The last few chapters of the book deal with the aftermath of the bust. It was bad for Mann and his associates in Zimbabwe and worse for the forward team in the dreaded Playa Negra prison in Equatorial Guinea. A few of them died in jail. Some are still locked up. Others have been released. Most embittered by the experience are the coup's foot soldiers and their families, poor men who took the job under false pretenses; Mann told them they'd be guarding a mine in the Congo. Like the ordinary Africans in Equatorial Guinea, they always seem to wind up bearing the brunt of somebody else's greed and bad decisions. Meanwhile, the coup attempt has boosted Obiang's credibility in the region -- despite embarrassing revelations about his accounts held in Riggs Bank, he has enjoyed recent meetings with South African President Thabo Mbeki and U.S. Secretary of State Condoleezza Rice. ("You are a good friend and we welcome you," Rice told the reputed cannibal and known murderer in Washington, D.C.)
Roberts describes the "cast" of the Wonga Coup as "heavily stocked with rogues and eccentrics," which does tend to make the reader wish "The Wonga Coup" were more than just a specimen of heroic reporting. It can't have been easy to wrangle over a dozen participants and an ever-changing plan of action into a coherent narrative -- especially given that we'll probably never know all the juicy details. (Like: Is the J.H. Archer listed among the coup's financers really notorious British peer, perjurer and bestselling novelist Jeffrey Archer?)
Still, with a story and people this outrageous, it's a pity that Roberts can't write "color." He can tell you which seat the opposition leader took on the airplane to Malabo, but when it comes to sketching a character or generating atmosphere, he's out of his element; the most you learn is that a man was red-faced and liked steak or that an African capital is "sweaty." Perhaps Roberts opted for a terse, detailed, procedure-oriented style of prose in homage to the literary éminence grise of this bizarre tale, Frederick Forsyth, but that approach only really works when the operation is successful.

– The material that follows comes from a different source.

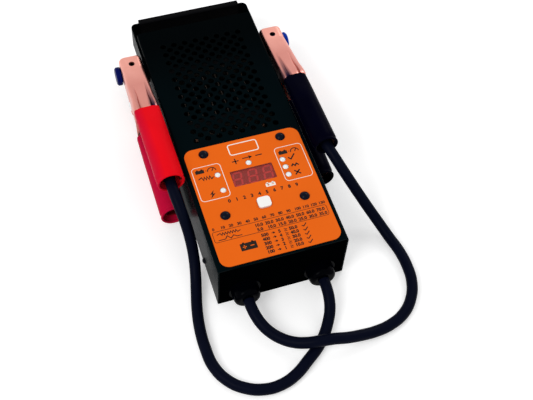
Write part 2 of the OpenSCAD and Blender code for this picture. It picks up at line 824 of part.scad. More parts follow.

The quotes Roberts gets from his sources are what best convey the strange, cockeyed and appallingly cavalier tone of this "improbable escapade." Perhaps the most stupefying remark comes from Niel Steyl, one of a trio of South African brothers who signed on for Simon Mann's "project." Steyl also wasn't told much about the operation when he agreed to fly one of the planes. A brief gig during a vacation from his cushy job as private pilot for an Indian tycoon turned into a stint in a ghastly Zimbabwean jail. Still, Steyl holds no grudge. "I would do something with Simon again," he told Roberts. "But not for the money, for the kicks. It's not 'Hell, I'm never going to do this again.' Life is for living. Sometimes there's a fuck-up."